A momentous thing just happened – but perhaps few have paid any attention to it.
After almost 10 years of negotiation, the ASEAN Economic Community (AEC) was finally brought into existence on Thursday.
The agreement to establishment the trade pact was signed by member countries in 2007 at the 13th ASEAN Summit in Singapore.
ASEAN is the Association of Southeast Asian Nations, made up of 10 countries – Indonesia, Malaysia, Philippines, Singapore, Thailand, Brunei Darussalam, Vietnam, Laos, Cambodia and Myanmar.
According to the blueprint which was released to the media then, the AEC would facilitate economic integration by 2015.
“The end-goal of the AEC 2015 is the realisation of a single market and production base, in which there is a free flow of goods, services, investments and skilled labour, and a freer flow of capital, with equitable economic development and reduced poverty and socio-economic disparities,” the press release said.
These aims are translated into four areas:
- a single market and production base;
- (ii) a highly competitive economic region;
- (iii) a region of equitable economic development;
- (iv) a region fully integrated into the global economy.
The formation of the AEC was welcome by Singapore’s Minister of Foreign Affairs, Vivian Balakrishnan.
“The establishment of the ASEAN Economic Community (AEC) will contribute significantly to the region’s growth and create developmental opportunities for all,” the minister said on his Facebook page on Wednesday. “It will give our people, especially the young, many more opportunities to succeed. Our local businesses, especially the SMEs, also stand to gain. By expanding their operations beyond national boundaries to the wider region, they will be able to serve ASEAN’s growing middle class.”
Indeed, some economists share Dr Vivian’s views, particularly that Singapore’s small and medium-sized enterprises (SMEs) would benefit.
“The implementation of the AEC is the ASEAN’s most ambitious undertaking, and will boost the region’s GDP by 5 percent by 2030, with Singapore benefitting the most as a percentage of GDP growth,” CNBC reported HSBC’s Global Research report in November.
“The integration of services trade will benefit Singapore the most with its high value-add finance and insurance industry,” the HSBC report added.
Singapore, along with more mature economies like Malaysia, could also “leverage” on the AEC “by deploying capital within the region,” said analysts.
However, there are concerns and cautions about the AEC.
For a start, not all 10 countries will be involved in it from the get-go. Myanmar, Laos and Cambodia will join in only two years later.
Observers also say that because of ASEAN’s much weaker institutional framework, commitments to the agreement would be hard to enforce or be met.
The ASEAN Secretariat, for example, which acts as the main authority of the bloc and implements projects, has limited powers and only a tiny budget of $17 million as of 2014, according to HSBC.
There are also concerns, especially for countries such as Singapore, about the free flow of skilled workers, given that Singaporeans have been uneasy about the influx of foreigners in recent years.

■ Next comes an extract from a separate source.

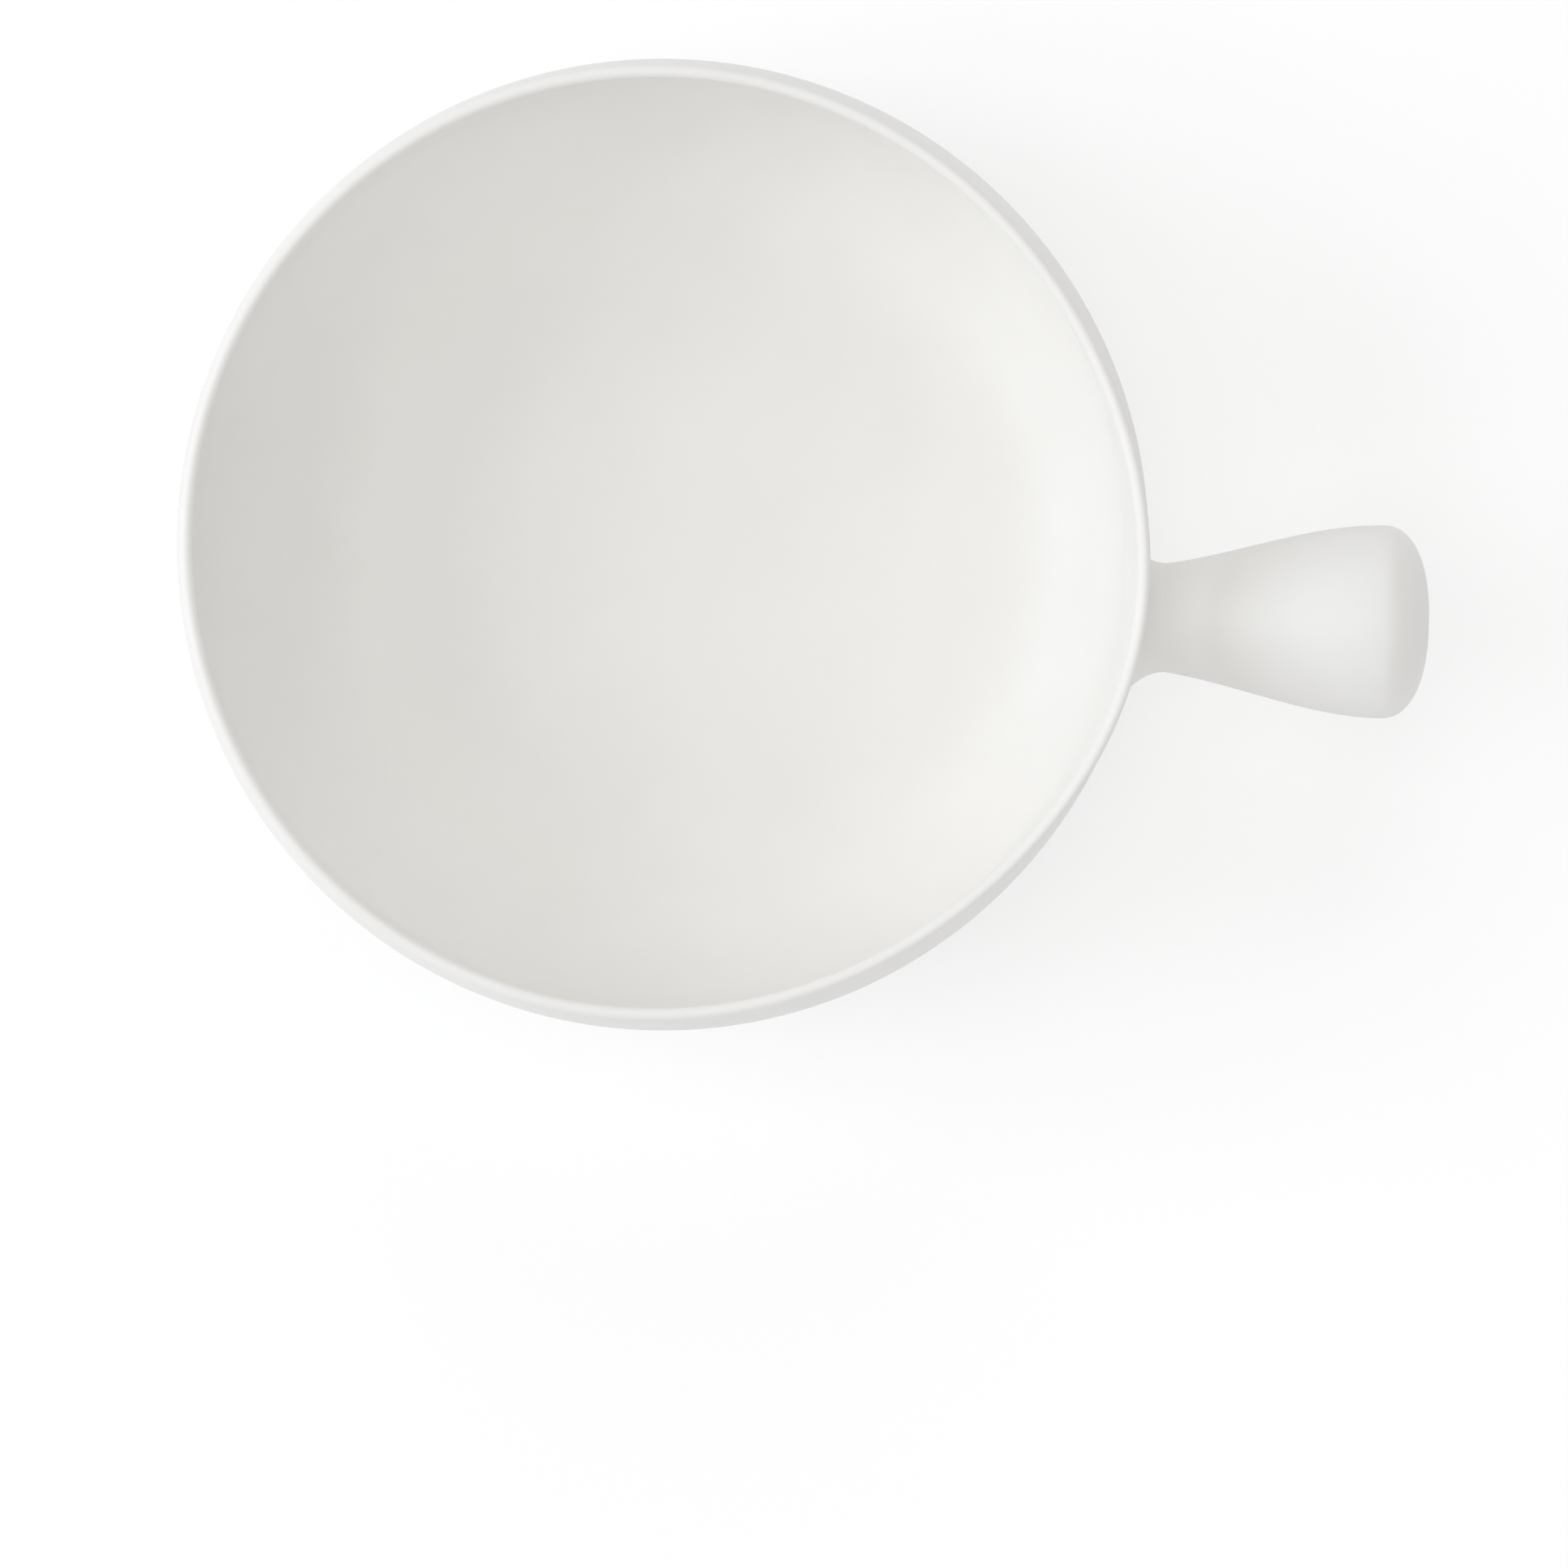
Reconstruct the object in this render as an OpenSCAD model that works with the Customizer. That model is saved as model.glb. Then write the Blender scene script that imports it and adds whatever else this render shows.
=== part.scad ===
// Round soup bowl with one stub handle, in white glazed stoneware. A turned shell stands on a low
// foot ring, and a hollow flared stub is joined to its side with slip. The glaze coats are solids
// of their own, laid on the clay. The origin is on the bowl's axis, in the plane that it stands on,
// and the stub points along +X. Sizes are those of the finished, glazed bowl.

/* [Bowl] */
// Outside diameter over the lip
rim_d = 160; // [130:1:200]
// How far the belly stands out beyond the lip, all round
belly_swell = 2; // [0:0.1:6]
// Height of the bowl
bowl_h = 60; // [52:1:80]
// Height of the belly, where the wall is widest
belly_h = 38.5; // [32:0.5:44]
// Thickness of the fully rounded lip
lip_t = 2.2; // [2:0.1:5]
// Thickness of the wall at the belly
wall_t = 3.8; // [2.4:0.1:5]
// Thickness of the floor at its middle
floor_t = 4.2; // [3:0.1:7]
// How far the middle of the floor lies below its edge
floor_dish = 0.6; // [0:0.1:1.5]
// Fullness of the turn from wall to base, 2 is a plain ellipse
turn_power = 2.15; // [1.8:0.05:2.6]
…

“The free trade in goods is largely a fait accompli, and the free flow of skilled labor is complicated due to political concerns, which leads us to believe that the liberalization of services and investment are the most important parts of the AEC and can bring about the most tangible economic benefits,” said Joseph Incalcaterra, Asia-Pacific economist at HSBC Global Research.
“Generally the AEC is a good idea especially removal of barriers to trade and capital,” economist and Adjunct Professor, LKY School of Public Policy, Yeoh Lam Keong, told The Online Citizen.
He agreed that the AEC would give local businesses and SMEs a much bigger potential market – “something that has limited us for decades.”
“It also provides such businesses with greater access to regional capital for joint ventures,” Mr Yeoh said.
However, he cautioned that “we do need to be more careful in terms of free flow of labour – even skilled labour.”
For example, he said a massive supply of skilled engineers from a poor country can potentially lower real wages of engineers so much that there is no incentive to get an engineering education domestically.
“This hollows out domestic skilled investment long term and keeps us over dependent on foreign PRs,” he said. “It also prevents firms from specializing in higher value engineering and going for cheap engineering activities with lower long term human capital content.”
This, he said, would apply to other skilled occupations as well.
“So, good judgements and care are needed here. This is important not just for the career prospects of our young PMETs but especially for our more experienced professionals who often have less qualifications but more experience and are vulnerable to replacement by cheap young foreign professional labour.”
On other positive aspects of the pact, Mr Yeoh said it enhances ASEAN’s “political clout” when dealing with superpowers like the US, China or India.
“We can thus play the role of honest neutral broker to help maintain neutrality and peace regionally and in the Asia Pacific much more effectively.”